Assim, ao leitor com uma elasticidade criativa maior, vai ver com bons olhos essas conveniências e quem possui um olhar mais incrédulo pode se incomodar. Então significa que estas situações são ruins? Depende. Na realidade, mostra que alcançaram sua finalidade em causar uma reação. E se podemos considerar isto narrativamente condenável por um lado, já emocionalmente pega no contrapé. Por isso, para compreender Surpreendente! precisamos entendê-lo como obra construída com outros pilares além do literário. A imagética bem delineada das cenas descritas já indica bem que o processo se deu como um livro-cinemático ou, à grosso modo, um storyboard esforçado sob uma camada de um competente roteiro literato de Gomyde.
Isto posto, Surpreedente! é fácil de ser lido e sem maiores pretensões. Por vezes escorrega no exagero emotivo idealizando a história, já em outras entrega sentimentos genuínos de fazer chorar. Tem bons personagens mas que sofrem pela falta de um algo a mais que nunca vem, enquanto servem a um protagonista e com uma lição particular a aprender. Nunca se prende ao mesmo lugar ou a uma situação comum, abraçando a elegia de uma road trip em que o destino é o que menos importa. Tem defeitos, mas sobressai em qualidades açucarada.
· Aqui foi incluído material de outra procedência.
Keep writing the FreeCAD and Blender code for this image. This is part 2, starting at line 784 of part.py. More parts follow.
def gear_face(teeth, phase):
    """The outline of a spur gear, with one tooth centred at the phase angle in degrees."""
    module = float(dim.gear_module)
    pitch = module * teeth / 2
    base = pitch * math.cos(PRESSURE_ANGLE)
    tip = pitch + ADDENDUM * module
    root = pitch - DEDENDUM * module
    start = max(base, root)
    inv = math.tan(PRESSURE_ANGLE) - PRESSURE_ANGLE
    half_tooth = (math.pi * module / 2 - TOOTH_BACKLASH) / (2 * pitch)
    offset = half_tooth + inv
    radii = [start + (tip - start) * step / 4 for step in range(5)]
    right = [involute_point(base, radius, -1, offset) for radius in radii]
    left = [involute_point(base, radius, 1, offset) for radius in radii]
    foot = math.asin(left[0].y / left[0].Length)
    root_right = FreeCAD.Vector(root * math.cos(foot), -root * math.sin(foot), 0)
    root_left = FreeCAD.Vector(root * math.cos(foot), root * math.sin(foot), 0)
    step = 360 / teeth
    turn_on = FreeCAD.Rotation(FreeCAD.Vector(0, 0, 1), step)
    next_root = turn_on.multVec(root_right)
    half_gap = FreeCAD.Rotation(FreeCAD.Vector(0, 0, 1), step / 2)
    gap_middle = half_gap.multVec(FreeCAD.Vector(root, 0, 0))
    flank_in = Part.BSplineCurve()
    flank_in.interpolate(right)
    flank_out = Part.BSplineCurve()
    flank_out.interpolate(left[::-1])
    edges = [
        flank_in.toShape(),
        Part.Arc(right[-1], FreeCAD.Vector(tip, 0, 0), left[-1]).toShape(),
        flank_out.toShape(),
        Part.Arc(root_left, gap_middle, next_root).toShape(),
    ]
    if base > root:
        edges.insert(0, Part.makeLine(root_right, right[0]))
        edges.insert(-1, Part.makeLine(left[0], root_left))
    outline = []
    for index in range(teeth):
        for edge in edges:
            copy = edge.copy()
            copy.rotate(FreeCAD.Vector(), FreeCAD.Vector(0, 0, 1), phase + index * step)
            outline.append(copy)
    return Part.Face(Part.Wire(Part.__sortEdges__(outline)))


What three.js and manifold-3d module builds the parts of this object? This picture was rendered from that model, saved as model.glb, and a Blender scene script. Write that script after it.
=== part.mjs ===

Agrada e mostra que para ver o que realmente nos move, por vezes é preciso aprender a enxergar através dos próprios tombos.
E nesta busca para ser um bom livro, Maurício Gomyde consegue entregar também um bom filme.
*RODAPÉ DO CRÍTICO: Caso se interesse pela obra, evite sinopses de resenhistas e alguns sites (da própria editora também), já que contém spoilers de situações que acontecem depois da página 100 e que não são apropriadas para se saber antes.